Proof. Let $S = \{x \in \mathbb{Z} \cap [a, b] : f(x) < 0\}$ and let $c = \max S + 1$. We claim that $f(c) = 0$.
Say $f(c) < 0$. Then $c \in S$. This contradicts the fact that $c-1$ is an upper bound on $S$. Say $f(c) > 0$. This implies that $f(c-1) \geq 0$ (by “continuity”), which contradicts the fact that $c - 1 \in S$. $\blacksquare$

And here’s the standard proof for the continuous version.
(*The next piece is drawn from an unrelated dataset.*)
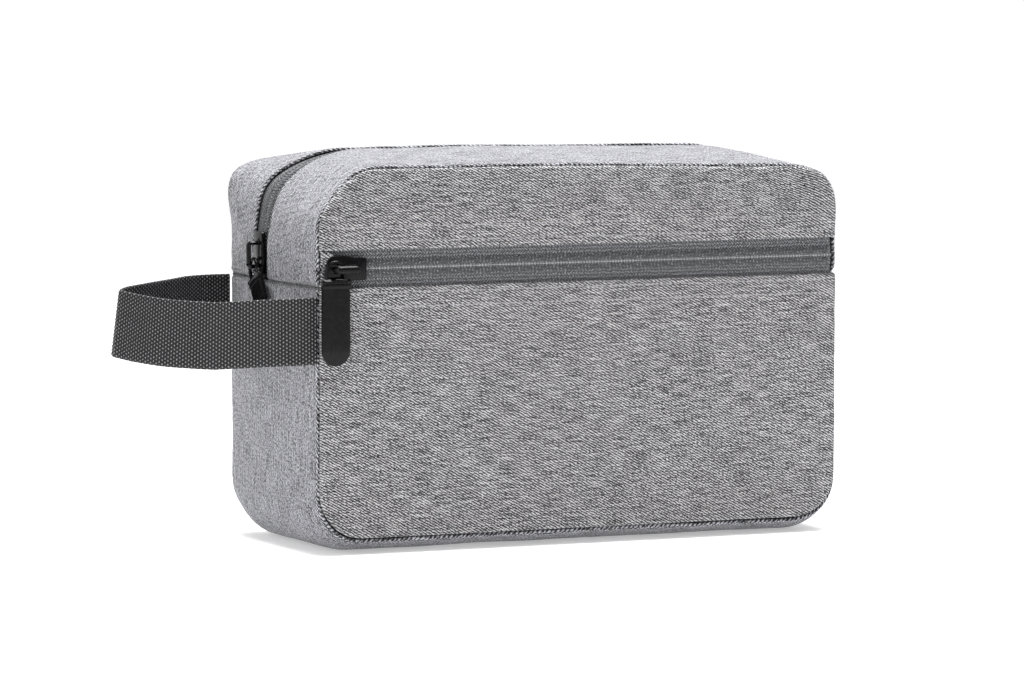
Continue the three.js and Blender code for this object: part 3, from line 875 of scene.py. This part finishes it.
def sweep(path, sideways, width, thickness, chamfer, closed=False):
    """A flat bar with chamfered edges along a plane path; sideways is the plane's normal."""
    path = np.asarray(path, float)
    if closed:
        tangents = np.roll(path, -1, 0) - np.roll(path, 1, 0)
    else:
        tangents = np.gradient(path, axis=0)
    tangents = unit(tangents)
    sideways = np.asarray(sideways, float)
    w, t, (cut_w, cut_t) = width / 2, thickness / 2, chamfer
    section = [(w, -t + cut_t), (w, t - cut_t), (w - cut_w, t), (-w + cut_w, t),
               (-w, t - cut_t), (-w, -t + cut_t), (-w + cut_w, -t), (w - cut_w, -t)]
    sides = len(section)
    vertices, faces = [], []
    for point, tangent in zip(path, tangents):
        up = np.cross(tangent, sideways)
        vertices += [tuple(point + sideways * a + up * b) for a, b in section]
    count = len(path)
    for i in range(count if closed else count - 1):
        a, b = i * sides, ((i + 1) % count) * sides
        faces += [(a + k, a + (k + 1) % sides, b + (k + 1) % sides, b + k) for k in range(sides)]
    if not closed:
        faces += [tuple(range(sides))[::-1], tuple(range((count - 1) * sides, count * sides))]
    return vertices, faces


def slider_outline():
    half = [(-8.0, 2.2), (-7.3, 3.9), (-5.9, 4.9), (-4.2, 5.2), (-2.0, 5.2), (0.6, 4.8),
            (3.0, 4.3), (7.4, 4.2), (8.0, 3.6)]
    return [(x, -y) for x, y in half] + half[::-1]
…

Proof.  Let $S = \{x \in [a, b] : f(x) < 0\}$ and let $c = \sup S$. We claim that $f(c) = 0$.
Say $f(c) < 0$. Pick a number $c' > c$ such that $f(c') < 0$ (we can do so because of continuity of $f$). Then $c' \in S$. This contradicts the fact that $c$ is an upper bound. Say, $f(c) > 0$. Then there exists a $\delta > 0$ such that $f(x) > 0$ for all $x \in (c - \delta, c + \delta)$ (again by continuity). But, by the definition of supremum there exists an element $c'' \in S$ satisfying $c - \delta < c'' < c$. Then $f(c'') > 0$, which contradicts the fact that $c'' \in S$. $\blacksquare$

Here’s the combinatorial theorem where the discrete version showed up. Let $S_1, \dots, S_{2n}$ be subsets of $\{1, \dots, 4n\}$ defined by $S_i := \{i, i + 1, \dots, i + 2n - 1\}$. Then for every subset $T \subset \{1, \dots, 4n\}$ of cardinality $2n$ there exists a $k$ such that $|S_k \cap T| = n$.
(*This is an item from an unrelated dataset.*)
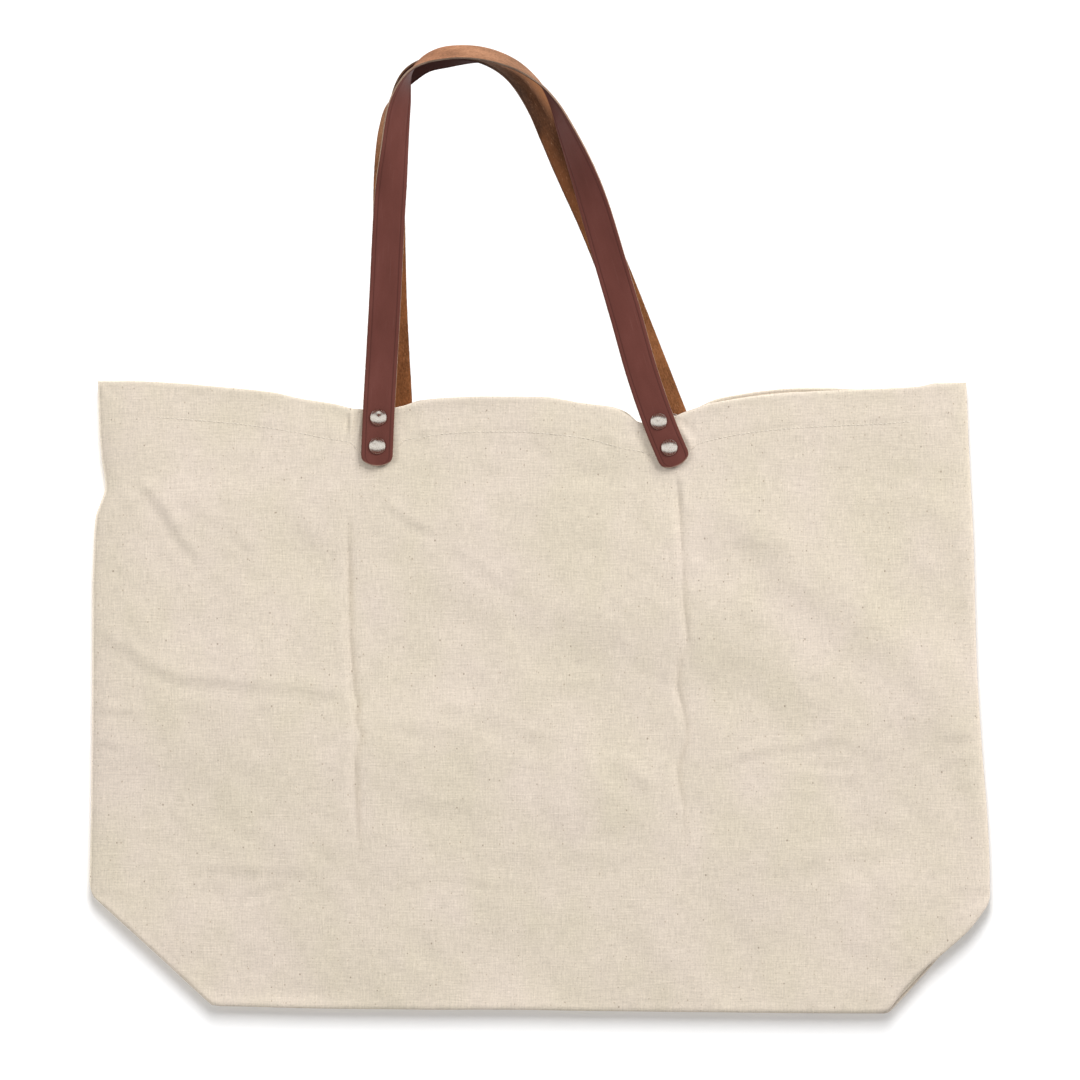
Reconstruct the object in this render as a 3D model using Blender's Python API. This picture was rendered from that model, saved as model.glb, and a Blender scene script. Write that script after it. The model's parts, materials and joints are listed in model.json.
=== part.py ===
"""Flat-folded canvas tote bag with two riveted leather strap handles.

Metres, +Z up. The bag is upright, its front faces -Y and +X is to the right of someone facing the
front. The origin is under the middle of the whole object's box, handles included, at the level of
the lowest corner. The bag's own mid plane lies BAG_Y behind it, because the handles lean forward.

The body is two canvas panels that meet at the side seams. The bottom is folded upwards between
them, and diagonal folds cut off the lower corners. Hem bands line the top edges. Each handle is one
leather strap, fixed outside the hem with two-piece domed rivets. It bends just above the hem, where
its loop is a separate solid from its two riveted ends.
"""

import math
from bisect import bisect_right

import bmesh
import bpy
from mathutils import Matrix, Vector

MM = 0.001  # all sizes below are in millimetres
FRONT, BACK = -1.0, 1.0  # a side's direction along Y
ROOT_NAME = "tote_bag"

# ---------------------------------------------------------------- body
CANVAS = 0.9  # one ply
GAP = 0.3  # air between neighbouring solids
BELLY = 6.6  # half depth of the folded bag, outer face of a panel
HEM_HALF = 6.0  # half depth of the bag at its mouth
SEAM_HALF = 1.2  # half depth at the side seams
PINCH = 34.0  # the panels close towards a side seam over this distance
BAG_Y = 10.04  # the bag's mid plane, behind the middle of the whole box

# side edges as (height, x), from the diagonal fold up to the mouth
LEFT_EDGE = (
    (80.0, -286.0), (175.0, -285.0), (268.0, -284.5), (302.0, -283.0),
    (332.0, -277.5), (372.0, -280.0), (402.0, -280.7),
)
RIGHT_EDGE = (
    (72.0, 286.0), (100.0, 286.0), (131.0, 284.0), (168.0, 281.0),
    (226.0, 277.5), (300.0, 275.6), (328.0, 274.3), (401.0, 271.0),
)
# the diagonal folds run from a foot to a corner, both as (x, height)
LEFT_FOOT = (-207.0, 5.5)
RIGHT_FOOT = (221.0, 0.0)
LEFT_CORNER = LEFT_EDGE[0][::-1]
RIGHT_CORNER = RIGHT_EDGE[0][::-1]
LEFT_TOP_X = LEFT_EDGE[-1][1]
RIGHT_TOP_X = RIGHT_EDGE[-1][1]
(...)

Proof. Define $f(i) = |T \cap S_i| - n$ for $i \in \{1, \dots, 2n\}$. Then it’s easy to check that $|f(i+1) - f(i)| \leq 1$ for all $i$. In fact, we can define the function on $i = 2n + 1$ as well by taking $S_{2n + 1} = \{2n + 1, 2n + 2, \dots, 4n\}$. Since $T$ has cardinality $2n$ we have $f(1) < 0$ implies $f(2n+1) > 0$, and vice versa. Say $f(1) \neq 0$. Then without loss of generality we may assume that $f(1) < 0$. Then $f(2n + 1) > 0$. Therefore, there exists a $k \in \{2, \dots, 2n\}$ such that $f(k) = 0$. $\blacksquare$

After I wrote this argument in my notes, I googled “discrete intermediate value theorem” and found out that someone has already written about this theorem. See this article by Richard Johnsonbaugh. He gives another cute application of this theorem. It’ll be fun to find more applications of this easy theorem.